The grimoire tradition that produced the Goetia drew on a long syncretic process that incorporated Egyptian, Jewish, Islamic and classical Greek and Roman elements. Sobek's crocodile was already present in Greek magical papyri from Hellenistic Egypt, where crocodile imagery appeared in love spells and fertility workings. Sallos's crocodile mount may represent the survival of this Egyptian-Greek magical current within the 17th-century English grimoire tradition.

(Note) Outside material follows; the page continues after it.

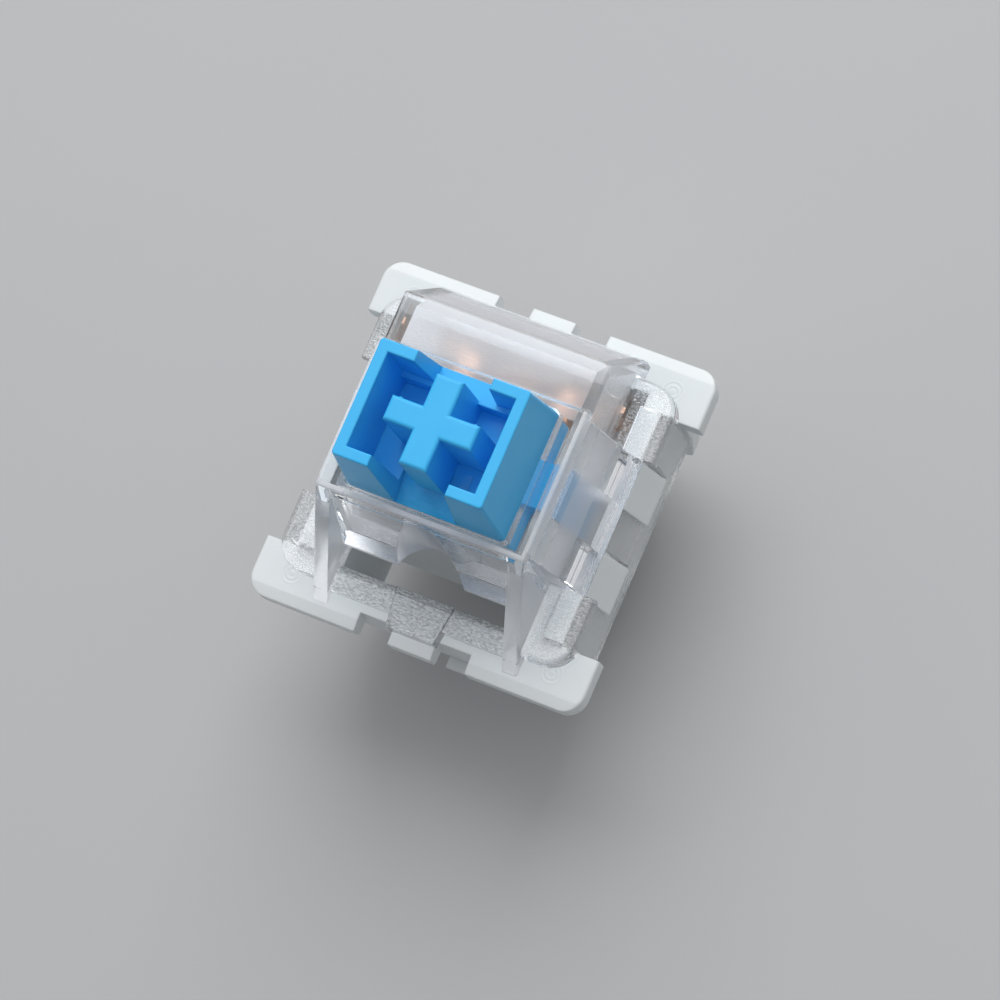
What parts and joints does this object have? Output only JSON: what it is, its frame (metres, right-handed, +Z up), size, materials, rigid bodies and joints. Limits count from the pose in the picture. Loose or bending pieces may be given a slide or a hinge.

In the language of the bestiary, the crocodile was also associated with weeping — hence the expression "crocodile tears" for false grief. But this aspect of crocodile symbolism works differently in Sallos's case: the tears of the crocodile, genuine or false, are the surface expression of something deeper, the emotion that appears on the face of a creature whose true nature lies in the depths. Sallos as a love spirit whose working is peaceful and internal is similarly a surface expression of a deep current — love that appears to arise naturally, from within, because it has been shaped in the depths before it surfaces.

Rank
Duke
As a Duke, Sallos governs the daylight domain of visible relationship and social connection. His gallant form and courtly bearing make him the most explicitly aristocratic of the Goetia love spirits.
Number
19
Nineteen — the Sun card in Tarot, the card of radiance, vitality, open joy and the warmth that draws others naturally. An apt numerical home for the one Goetia love spirit whose power works in the open, without concealment or force.
Legions
30
Thirty legions — shared with Bathim (18th). Thirty as the lunar month, the number of completion in the Moon's cycle, appropriate for a spirit of love whose gentle working follows natural rhythms rather than forcing its way against them.
Planet
Venus
Sallos is the most purely Venusian of the Goetia love spirits — his peaceful, mutual, ungrasping love aligns with Venus at her highest expression: not the compulsion of desire but the grace of genuine attraction freely felt.
Mount
Crocodile
The crocodile — sacred to Sobek, Egyptian god of the Nile — connects Sallos to the ancient current of Egyptian fertility and protective magic, and to the deep generative power of water over which the crocodile presides.
Quality
Peaceful
The unique qualifier in the Goetia: Sallos works without force. Among all the love spirits of the catalogue, he alone is explicitly described as peaceful — making him the spirit of love that feels like one's own.

Sallos is among the most ethically straightforward of the Goetia love spirits to invoke, precisely because his power operates without the element of compulsion that makes other love-workings morally complex. Those who work with him are calling on a current of genuine attraction rather than manufactured obsession — a distinction that matters both for the integrity of the working and for the quality of what results. The love Sallos kindles resembles what people actually want when they want love: something felt as real, as freely chosen, as arising from within.